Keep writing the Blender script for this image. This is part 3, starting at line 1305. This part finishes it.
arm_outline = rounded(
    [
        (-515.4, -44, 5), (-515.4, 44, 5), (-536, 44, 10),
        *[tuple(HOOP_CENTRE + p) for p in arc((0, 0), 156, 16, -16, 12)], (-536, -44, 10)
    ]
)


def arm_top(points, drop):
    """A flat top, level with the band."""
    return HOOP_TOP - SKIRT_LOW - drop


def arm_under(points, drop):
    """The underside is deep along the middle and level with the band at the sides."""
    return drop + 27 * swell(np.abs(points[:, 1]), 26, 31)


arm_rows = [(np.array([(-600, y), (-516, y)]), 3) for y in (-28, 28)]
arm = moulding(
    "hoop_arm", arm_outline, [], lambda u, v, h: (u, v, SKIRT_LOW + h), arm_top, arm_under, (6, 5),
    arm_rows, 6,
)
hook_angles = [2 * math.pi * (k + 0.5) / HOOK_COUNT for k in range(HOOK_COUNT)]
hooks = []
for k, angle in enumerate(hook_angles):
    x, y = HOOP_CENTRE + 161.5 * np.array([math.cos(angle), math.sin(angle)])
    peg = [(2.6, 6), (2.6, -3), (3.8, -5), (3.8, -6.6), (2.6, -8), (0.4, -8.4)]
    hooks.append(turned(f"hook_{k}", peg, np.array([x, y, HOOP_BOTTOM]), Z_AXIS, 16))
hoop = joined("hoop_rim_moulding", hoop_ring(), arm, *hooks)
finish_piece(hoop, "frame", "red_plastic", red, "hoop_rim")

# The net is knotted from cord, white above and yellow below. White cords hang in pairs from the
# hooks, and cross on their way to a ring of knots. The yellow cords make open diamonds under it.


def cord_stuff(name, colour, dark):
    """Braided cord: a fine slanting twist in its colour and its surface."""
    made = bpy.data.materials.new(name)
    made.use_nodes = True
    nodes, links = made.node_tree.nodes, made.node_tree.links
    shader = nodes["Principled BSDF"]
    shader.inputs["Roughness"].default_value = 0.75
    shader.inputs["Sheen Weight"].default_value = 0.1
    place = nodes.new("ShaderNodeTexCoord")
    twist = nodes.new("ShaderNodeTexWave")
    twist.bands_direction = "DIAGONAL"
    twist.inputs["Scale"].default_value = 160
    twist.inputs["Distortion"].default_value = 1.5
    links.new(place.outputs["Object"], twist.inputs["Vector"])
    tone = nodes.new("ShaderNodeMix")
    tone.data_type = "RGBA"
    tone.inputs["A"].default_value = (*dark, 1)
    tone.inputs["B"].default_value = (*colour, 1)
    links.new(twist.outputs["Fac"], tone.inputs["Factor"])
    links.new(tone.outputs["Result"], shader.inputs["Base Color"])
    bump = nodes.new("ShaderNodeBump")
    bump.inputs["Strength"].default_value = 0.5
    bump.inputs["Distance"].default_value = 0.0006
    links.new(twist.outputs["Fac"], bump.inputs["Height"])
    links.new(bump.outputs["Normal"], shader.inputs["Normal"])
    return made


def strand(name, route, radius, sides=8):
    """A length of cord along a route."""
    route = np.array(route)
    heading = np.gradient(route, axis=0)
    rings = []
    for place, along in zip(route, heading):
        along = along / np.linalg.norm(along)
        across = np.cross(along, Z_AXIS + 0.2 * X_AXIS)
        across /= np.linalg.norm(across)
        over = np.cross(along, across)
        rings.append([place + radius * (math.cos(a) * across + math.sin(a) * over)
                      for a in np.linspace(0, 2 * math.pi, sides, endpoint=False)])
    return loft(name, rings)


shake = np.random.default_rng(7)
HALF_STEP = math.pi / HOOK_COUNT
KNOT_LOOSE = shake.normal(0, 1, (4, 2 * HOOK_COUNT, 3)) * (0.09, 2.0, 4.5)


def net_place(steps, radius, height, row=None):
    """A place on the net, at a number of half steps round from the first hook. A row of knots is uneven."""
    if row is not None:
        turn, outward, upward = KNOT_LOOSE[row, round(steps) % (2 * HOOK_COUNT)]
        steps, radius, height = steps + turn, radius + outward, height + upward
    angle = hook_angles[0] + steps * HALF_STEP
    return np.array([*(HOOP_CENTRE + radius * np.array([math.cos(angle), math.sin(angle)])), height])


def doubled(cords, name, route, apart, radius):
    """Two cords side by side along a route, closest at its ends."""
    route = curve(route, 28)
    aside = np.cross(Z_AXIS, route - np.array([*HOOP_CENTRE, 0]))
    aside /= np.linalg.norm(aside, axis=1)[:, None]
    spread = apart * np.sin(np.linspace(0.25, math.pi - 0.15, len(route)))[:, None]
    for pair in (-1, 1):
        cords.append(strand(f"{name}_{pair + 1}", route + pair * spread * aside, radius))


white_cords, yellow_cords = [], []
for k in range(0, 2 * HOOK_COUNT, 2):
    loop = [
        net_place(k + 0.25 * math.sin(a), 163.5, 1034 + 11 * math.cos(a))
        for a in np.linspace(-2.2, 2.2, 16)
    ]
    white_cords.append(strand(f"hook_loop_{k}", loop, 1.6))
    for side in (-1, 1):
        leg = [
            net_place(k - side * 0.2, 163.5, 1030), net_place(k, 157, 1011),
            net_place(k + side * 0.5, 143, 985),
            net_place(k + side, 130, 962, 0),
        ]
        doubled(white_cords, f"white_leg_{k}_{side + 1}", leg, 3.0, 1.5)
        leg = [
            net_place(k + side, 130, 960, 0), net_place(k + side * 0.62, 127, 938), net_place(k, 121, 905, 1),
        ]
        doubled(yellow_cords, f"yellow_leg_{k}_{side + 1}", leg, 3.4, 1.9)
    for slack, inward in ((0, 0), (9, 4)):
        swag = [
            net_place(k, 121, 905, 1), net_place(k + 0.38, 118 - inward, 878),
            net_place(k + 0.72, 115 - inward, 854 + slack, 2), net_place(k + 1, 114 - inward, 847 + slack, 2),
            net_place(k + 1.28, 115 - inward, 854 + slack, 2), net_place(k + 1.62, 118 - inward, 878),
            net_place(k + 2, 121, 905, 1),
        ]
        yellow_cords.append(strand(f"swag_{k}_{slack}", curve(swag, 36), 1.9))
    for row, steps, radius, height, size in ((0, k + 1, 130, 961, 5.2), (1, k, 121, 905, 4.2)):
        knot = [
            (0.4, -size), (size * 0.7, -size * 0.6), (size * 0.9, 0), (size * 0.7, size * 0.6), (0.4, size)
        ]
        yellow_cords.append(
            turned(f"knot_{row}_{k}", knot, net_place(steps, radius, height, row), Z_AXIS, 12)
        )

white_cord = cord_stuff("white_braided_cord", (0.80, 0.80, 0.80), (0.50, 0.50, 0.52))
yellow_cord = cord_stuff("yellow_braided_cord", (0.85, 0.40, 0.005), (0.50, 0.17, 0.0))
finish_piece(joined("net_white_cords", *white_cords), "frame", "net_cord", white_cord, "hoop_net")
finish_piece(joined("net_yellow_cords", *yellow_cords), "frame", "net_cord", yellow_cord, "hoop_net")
□ □ □ □
» **Your goal**:
Reproduce all of the material above word for word.

» **Expected answer**:
Keep writing the Blender script for this image. This is part 3, starting at line 1305. This part finishes it.
arm_outline = rounded(
    [
        (-515.4, -44, 5), (-515.4, 44, 5), (-536, 44, 10),
        *[tuple(HOOP_CENTRE + p) for p in arc((0, 0), 156, 16, -16, 12)], (-536, -44, 10)
    ]
)


def arm_top(points, drop):
    """A flat top, level with the band."""
    return HOOP_TOP - SKIRT_LOW - drop


def arm_under(points, drop):
    """The underside is deep along the middle and level with the band at the sides."""
    return drop + 27 * swell(np.abs(points[:, 1]), 26, 31)


arm_rows = [(np.array([(-600, y), (-516, y)]), 3) for y in (-28, 28)]
arm = moulding(
    "hoop_arm", arm_outline, [], lambda u, v, h: (u, v, SKIRT_LOW + h), arm_top, arm_under, (6, 5),
    arm_rows, 6,
)
hook_angles = [2 * math.pi * (k + 0.5) / HOOK_COUNT for k in range(HOOK_COUNT)]
hooks = []
for k, angle in enumerate(hook_angles):
    x, y = HOOP_CENTRE + 161.5 * np.array([math.cos(angle), math.sin(angle)])
    peg = [(2.6, 6), (2.6, -3), (3.8, -5), (3.8, -6.6), (2.6, -8), (0.4, -8.4)]
    hooks.append(turned(f"hook_{k}", peg, np.array([x, y, HOOP_BOTTOM]), Z_AXIS, 16))
hoop = joined("hoop_rim_moulding", hoop_ring(), arm, *hooks)
finish_piece(hoop, "frame", "red_plastic", red, "hoop_rim")

# The net is knotted from cord, white above and yellow below. White cords hang in pairs from the
# hooks, and cross on their way to a ring of knots. The yellow cords make open diamonds under it.


def cord_stuff(name, colour, dark):
    """Braided cord: a fine slanting twist in its colour and its surface."""
    made = bpy.data.materials.new(name)
    made.use_nodes = True
    nodes, links = made.node_tree.nodes, made.node_tree.links
    shader = nodes["Principled BSDF"]
    shader.inputs["Roughness"].default_value = 0.75
    shader.inputs["Sheen Weight"].default_value = 0.1
    place = nodes.new("ShaderNodeTexCoord")
    twist = nodes.new("ShaderNodeTexWave")
    twist.bands_direction = "DIAGONAL"
    twist.inputs["Scale"].default_value = 160
    twist.inputs["Distortion"].default_value = 1.5
    links.new(place.outputs["Object"], twist.inputs["Vector"])
    tone = nodes.new("ShaderNodeMix")
    tone.data_type = "RGBA"
    tone.inputs["A"].default_value = (*dark, 1)
    tone.inputs["B"].default_value = (*colour, 1)
    links.new(twist.outputs["Fac"], tone.inputs["Factor"])
    links.new(tone.outputs["Result"], shader.inputs["Base Color"])
    bump = nodes.new("ShaderNodeBump")
    bump.inputs["Strength"].default_value = 0.5
    bump.inputs["Distance"].default_value = 0.0006
    links.new(twist.outputs["Fac"], bump.inputs["Height"])
    links.new(bump.outputs["Normal"], shader.inputs["Normal"])
    return made


def strand(name, route, radius, sides=8):
    """A length of cord along a route."""
    route = np.array(route)
    heading = np.gradient(route, axis=0)
    rings = []
    for place, along in zip(route, heading):
        along = along / np.linalg.norm(along)
        across = np.cross(along, Z_AXIS + 0.2 * X_AXIS)
        across /= np.linalg.norm(across)
        over = np.cross(along, across)
        rings.append([place + radius * (math.cos(a) * across + math.sin(a) * over)
                      for a in np.linspace(0, 2 * math.pi, sides, endpoint=False)])
    return loft(name, rings)


shake = np.random.default_rng(7)
HALF_STEP = math.pi / HOOK_COUNT
KNOT_LOOSE = shake.normal(0, 1, (4, 2 * HOOK_COUNT, 3)) * (0.09, 2.0, 4.5)


def net_place(steps, radius, height, row=None):
    """A place on the net, at a number of half steps round from the first hook. A row of knots is uneven."""
    if row is not None:
        turn, outward, upward = KNOT_LOOSE[row, round(steps) % (2 * HOOK_COUNT)]
        steps, radius, height = steps + turn, radius + outward, height + upward
    angle = hook_angles[0] + steps * HALF_STEP
    return np.array([*(HOOP_CENTRE + radius * np.array([math.cos(angle), math.sin(angle)])), height])


def doubled(cords, name, route, apart, radius):
    """Two cords side by side along a route, closest at its ends."""
    route = curve(route, 28)
    aside = np.cross(Z_AXIS, route - np.array([*HOOP_CENTRE, 0]))
    aside /= np.linalg.norm(aside, axis=1)[:, None]
    spread = apart * np.sin(np.linspace(0.25, math.pi - 0.15, len(route)))[:, None]
    for pair in (-1, 1):
        cords.append(strand(f"{name}_{pair + 1}", route + pair * spread * aside, radius))


white_cords, yellow_cords = [], []
for k in range(0, 2 * HOOK_COUNT, 2):
    loop = [
        net_place(k + 0.25 * math.sin(a), 163.5, 1034 + 11 * math.cos(a))
        for a in np.linspace(-2.2, 2.2, 16)
    ]
    white_cords.append(strand(f"hook_loop_{k}", loop, 1.6))
    for side in (-1, 1):
        leg = [
            net_place(k - side * 0.2, 163.5, 1030), net_place(k, 157, 1011),
            net_place(k + side * 0.5, 143, 985),
            net_place(k + side, 130, 962, 0),
        ]
        doubled(white_cords, f"white_leg_{k}_{side + 1}", leg, 3.0, 1.5)
        leg = [
            net_place(k + side, 130, 960, 0), net_place(k + side * 0.62, 127, 938), net_place(k, 121, 905, 1),
        ]
        doubled(yellow_cords, f"yellow_leg_{k}_{side + 1}", leg, 3.4, 1.9)
    for slack, inward in ((0, 0), (9, 4)):
        swag = [
            net_place(k, 121, 905, 1), net_place(k + 0.38, 118 - inward, 878),
            net_place(k + 0.72, 115 - inward, 854 + slack, 2), net_place(k + 1, 114 - inward, 847 + slack, 2),
            net_place(k + 1.28, 115 - inward, 854 + slack, 2), net_place(k + 1.62, 118 - inward, 878),
            net_place(k + 2, 121, 905, 1),
        ]
        yellow_cords.append(strand(f"swag_{k}_{slack}", curve(swag, 36), 1.9))
    for row, steps, radius, height, size in ((0, k + 1, 130, 961, 5.2), (1, k, 121, 905, 4.2)):
        knot = [
            (0.4, -size), (size * 0.7, -size * 0.6), (size * 0.9, 0), (size * 0.7, size * 0.6), (0.4, size)
        ]
        yellow_cords.append(
            turned(f"knot_{row}_{k}", knot, net_place(steps, radius, height, row), Z_AXIS, 12)
        )

white_cord = cord_stuff("white_braided_cord", (0.80, 0.80, 0.80), (0.50, 0.50, 0.52))
yellow_cord = cord_stuff("yellow_braided_cord", (0.85, 0.40, 0.005), (0.50, 0.17, 0.0))
finish_piece(joined("net_white_cords", *white_cords), "frame", "net_cord", white_cord, "hoop_net")
finish_piece(joined("net_yellow_cords", *yellow_cords), "frame", "net_cord", yellow_cord, "hoop_net")